### DO THIS
Give the material again in full, matching it exactly.

# start of COLLECTED DATA

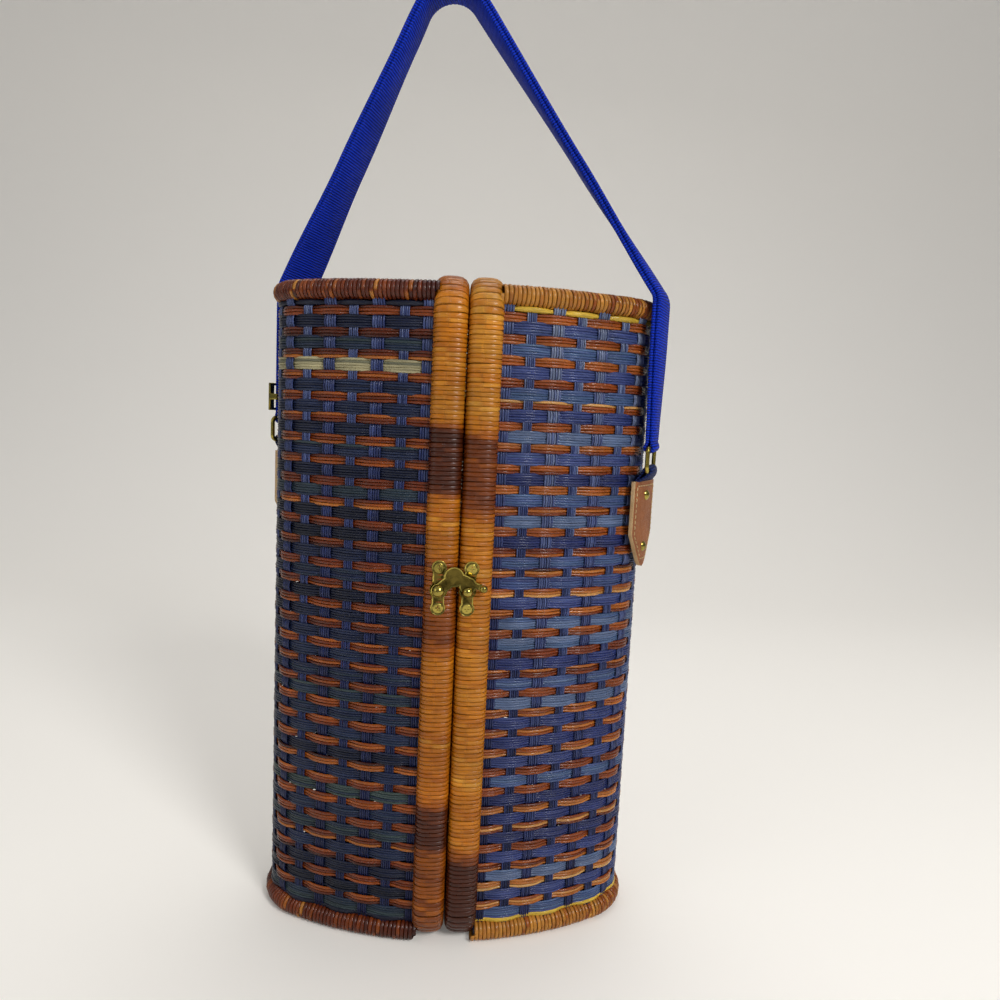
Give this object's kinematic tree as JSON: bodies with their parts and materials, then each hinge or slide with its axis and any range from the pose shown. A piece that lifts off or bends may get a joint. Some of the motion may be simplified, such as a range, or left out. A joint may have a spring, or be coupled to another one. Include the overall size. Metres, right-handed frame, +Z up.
{
  "type": "bottle carrier basket",
  "caption": "Woven clamshell basket that carries two bottles upright, with cane-wrapped rims, brass latch and hinges, leather tabs and a doubled webbing carry strap.",
  "frame": {"origin": "centre of the resting face on the floor, below the middle of the closed basket", "axes": "+Z up, +X to the right seen from the latch side, -Y towards the latch at the front"},
  "size_m": [0.2306, 0.1239, 0.5242],
  "materials": {
    "cane_core": "bare round cane under the binding",
    "stile_wrap": "glossy varnished cane wrap, golden brown with darker bands",
    "rim_wrap": "glossy varnished cane wrap, reddish brown",
    "woven_splint": "varnished blue-grey splints woven with red-brown cane",
    "elastic": "ribbed elastic band",
    "tan_leather": "tan leather with a pale cut edge",
    "navy_webbing": "ribbed webbing",
    "blue_webbing": "ribbed royal blue webbing",
    "antique_brass": "aged brass, darker in the hollows"
  },
  "bodies": {
    "left_shell": {"left_frame_pole": "cane_core", "left_frame_binding": "stile_wrap", "left_top_rim_cane": "cane_core", "left_top_rim_binding": "rim_wrap", "left_bottom_rim_cane": "cane_core", "left_bottom_rim_binding": "rim_wrap", "left_woven_wall": "woven_splint", "left_top_panel": "woven_splint", "left_bottom_panel": "woven_splint", "left_bottle_band": "elastic", "left_band_tacks": "antique_brass", "left_hinge_screws": "antique_brass", "left_leather_tab": "tan_leather", "left_tab_rivets": "antique_brass", "left_ring_loop": "navy_webbing", "upper_hinge_left_leaf": "antique_brass", "lower_hinge_left_leaf": "antique_brass", "latch_plate": "antique_brass", "latch_plate_screws": "antique_brass", "latch_pivot_rivet": "antique_brass"},
    "right_shell": {"right_frame_pole": "cane_core", "right_frame_binding": "stile_wrap", "right_top_rim_cane": "cane_core", "right_top_rim_binding": "rim_wrap", "right_bottom_rim_cane": "cane_core", "right_bottom_rim_binding": "rim_wrap", "right_woven_wall": "woven_splint", "right_top_panel": "woven_splint", "right_bottom_panel": "woven_splint", "right_bottle_band": "elastic", "right_band_tacks": "antique_brass", "right_hinge_screws": "antique_brass", "right_leather_tab": "tan_leather", "right_tab_rivets": "antique_brass", "right_ring_loop": "navy_webbing", "upper_hinge_right_leaf": "antique_brass", "lower_hinge_right_leaf": "antique_brass", "catch_plate": "antique_brass", "catch_plate_screws": "antique_brass", "catch_stud": "antique_brass"},
    "hinge_pins": {"hinge_pins": "antique_brass", "strap_left_leg": "blue_webbing", "strap_right_leg": "blue_webbing"},
    "carry_strap": {"strap_top": "blue_webbing"},
    "left_ring": {"left_ring": "antique_brass", "strap_left_end": "blue_webbing"},
    "right_ring": {"right_ring": "antique_brass", "strap_right_end": "blue_webbing"},
    "strap_slider": {"strap_slider": "antique_brass"},
    "latch_hook": {"latch_hook": "antique_brass"}
  },
  "joints": [
    {"name": "shells_open", "type": "hinge", "parent": "left_shell", "child": "right_shell", "pos_m": [0, 0.0591, 0.18], "axis": [0, 0, 1], "range_deg": [0, 180], "deforming": ["strap_left_leg", "strap_right_leg"]},
    {"name": "pins_turn", "type": "hinge", "parent": "left_shell", "child": "hinge_pins", "pos_m": [0, 0.0591, 0.18], "axis": [0, 0, 1], "range_deg": [0, 90]},
    {"name": "strap_swing", "type": "hinge", "parent": "hinge_pins", "child": "carry_strap", "pos_m": [0, -0.003, 0.43], "axis": [1, 0, 0], "range_deg": [-80, 80]},
    {"name": "left_ring_lean", "type": "hinge", "parent": "left_shell", "child": "left_ring", "pos_m": [-0.10303, 0.0252, 0.2732], "axis": [-0.6428, -0.766, 0], "range_deg": [0, 15]},
    {"name": "right_ring_lean", "type": "hinge", "parent": "right_shell", "child": "right_ring", "pos_m": [0.10588, -0.02135, 0.2672], "axis": [0.3584, 0.9336, 0], "range_deg": [0, 15]},
    {"name": "slider_slide", "type": "slide", "parent": "left_ring", "child": "strap_slider", "axis": [0, 0, 1], "range_m": [0, 0.036]},
    {"name": "hook_swing", "type": "hinge", "parent": "left_shell", "child": "latch_hook", "pos_m": [-0.01, -0.0586, 0.2024], "axis": [0, -1, 0], "range_deg": [0, 95]}
  ],
  "couplings": [
    {"joint": "pins_turn", "follows": "shells_open", "ratio": 0.5}
  ]
}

# end of COLLECTED DATA

### COMPLETED EXERCISE
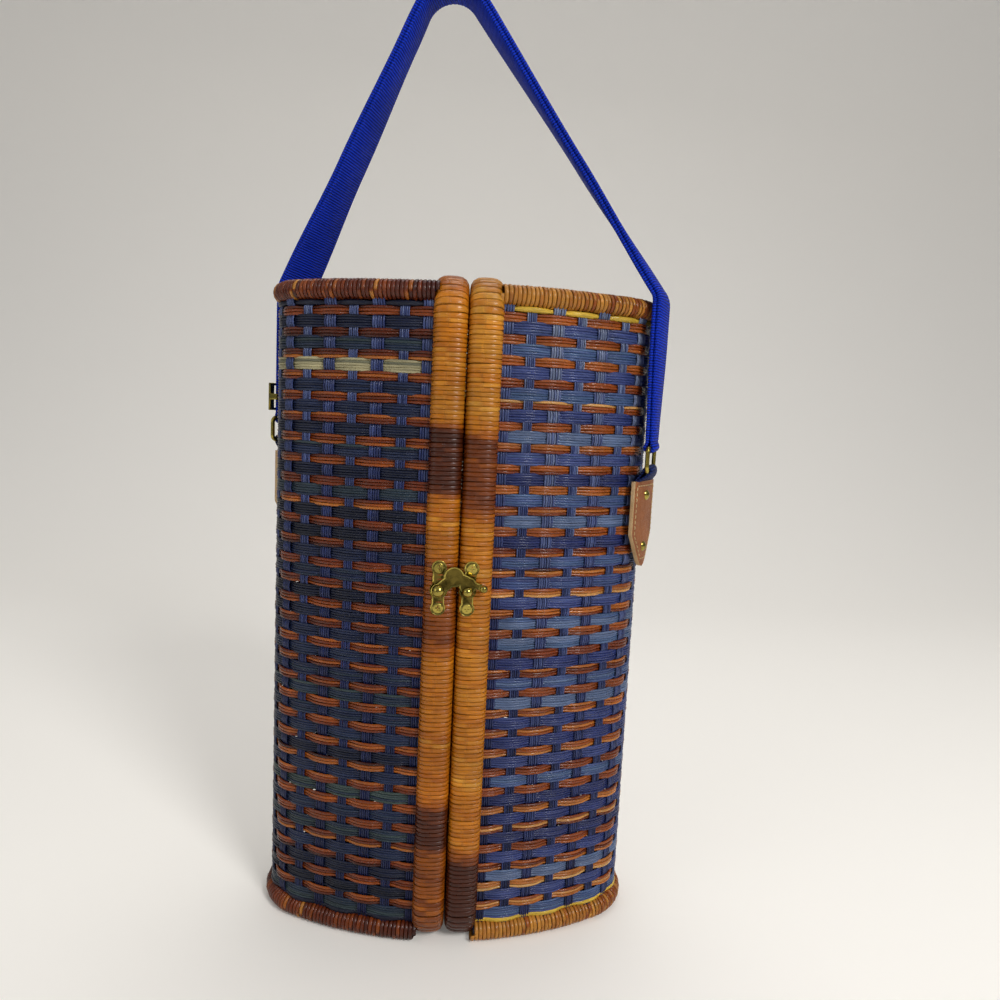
Give this object's kinematic tree as JSON: bodies with their parts and materials, then each hinge or slide with its axis and any range from the pose shown. A piece that lifts off or bends may get a joint. Some of the motion may be simplified, such as a range, or left out. A joint may have a spring, or be coupled to another one. Include the overall size. Metres, right-handed frame, +Z up.
{
  "type": "bottle carrier basket",
  "caption": "Woven clamshell basket that carries two bottles upright, with cane-wrapped rims, brass latch and hinges, leather tabs and a doubled webbing carry strap.",
  "frame": {"origin": "centre of the resting face on the floor, below the middle of the closed basket", "axes": "+Z up, +X to the right seen from the latch side, -Y towards the latch at the front"},
  "size_m": [0.2306, 0.1239, 0.5242],
  "materials": {
    "cane_core": "bare round cane under the binding",
    "stile_wrap": "glossy varnished cane wrap, golden brown with darker bands",
    "rim_wrap": "glossy varnished cane wrap, reddish brown",
    "woven_splint": "varnished blue-grey splints woven with red-brown cane",
    "elastic": "ribbed elastic band",
    "tan_leather": "tan leather with a pale cut edge",
    "navy_webbing": "ribbed webbing",
    "blue_webbing": "ribbed royal blue webbing",
    "antique_brass": "aged brass, darker in the hollows"
  },
  "bodies": {
    "left_shell": {"left_frame_pole": "cane_core", "left_frame_binding": "stile_wrap", "left_top_rim_cane": "cane_core", "left_top_rim_binding": "rim_wrap", "left_bottom_rim_cane": "cane_core", "left_bottom_rim_binding": "rim_wrap", "left_woven_wall": "woven_splint", "left_top_panel": "woven_splint", "left_bottom_panel": "woven_splint", "left_bottle_band": "elastic", "left_band_tacks": "antique_brass", "left_hinge_screws": "antique_brass", "left_leather_tab": "tan_leather", "left_tab_rivets": "antique_brass", "left_ring_loop": "navy_webbing", "upper_hinge_left_leaf": "antique_brass", "lower_hinge_left_leaf": "antique_brass", "latch_plate": "antique_brass", "latch_plate_screws": "antique_brass", "latch_pivot_rivet": "antique_brass"},
    "right_shell": {"right_frame_pole": "cane_core", "right_frame_binding": "stile_wrap", "right_top_rim_cane": "cane_core", "right_top_rim_binding": "rim_wrap", "right_bottom_rim_cane": "cane_core", "right_bottom_rim_binding": "rim_wrap", "right_woven_wall": "woven_splint", "right_top_panel": "woven_splint", "right_bottom_panel": "woven_splint", "right_bottle_band": "elastic", "right_band_tacks": "antique_brass", "right_hinge_screws": "antique_brass", "right_leather_tab": "tan_leather", "right_tab_rivets": "antique_brass", "right_ring_loop": "navy_webbing", "upper_hinge_right_leaf": "antique_brass", "lower_hinge_right_leaf": "antique_brass", "catch_plate": "antique_brass", "catch_plate_screws": "antique_brass", "catch_stud": "antique_brass"},
    "hinge_pins": {"hinge_pins": "antique_brass", "strap_left_leg": "blue_webbing", "strap_right_leg": "blue_webbing"},
    "carry_strap": {"strap_top": "blue_webbing"},
    "left_ring": {"left_ring": "antique_brass", "strap_left_end": "blue_webbing"},
    "right_ring": {"right_ring": "antique_brass", "strap_right_end": "blue_webbing"},
    "strap_slider": {"strap_slider": "antique_brass"},
    "latch_hook": {"latch_hook": "antique_brass"}
  },
  "joints": [
    {"name": "shells_open", "type": "hinge", "parent": "left_shell", "child": "right_shell", "pos_m": [0, 0.0591, 0.18], "axis": [0, 0, 1], "range_deg": [0, 180], "deforming": ["strap_left_leg", "strap_right_leg"]},
    {"name": "pins_turn", "type": "hinge", "parent": "left_shell", "child": "hinge_pins", "pos_m": [0, 0.0591, 0.18], "axis": [0, 0, 1], "range_deg": [0, 90]},
    {"name": "strap_swing", "type": "hinge", "parent": "hinge_pins", "child": "carry_strap", "pos_m": [0, -0.003, 0.43], "axis": [1, 0, 0], "range_deg": [-80, 80]},
    {"name": "left_ring_lean", "type": "hinge", "parent": "left_shell", "child": "left_ring", "pos_m": [-0.10303, 0.0252, 0.2732], "axis": [-0.6428, -0.766, 0], "range_deg": [0, 15]},
    {"name": "right_ring_lean", "type": "hinge", "parent": "right_shell", "child": "right_ring", "pos_m": [0.10588, -0.02135, 0.2672], "axis": [0.3584, 0.9336, 0], "range_deg": [0, 15]},
    {"name": "slider_slide", "type": "slide", "parent": "left_ring", "child": "strap_slider", "axis": [0, 0, 1], "range_m": [0, 0.036]},
    {"name": "hook_swing", "type": "hinge", "parent": "left_shell", "child": "latch_hook", "pos_m": [-0.01, -0.0586, 0.2024], "axis": [0, -1, 0], "range_deg": [0, 95]}
  ],
  "couplings": [
    {"joint": "pins_turn", "follows": "shells_open", "ratio": 0.5}
  ]
}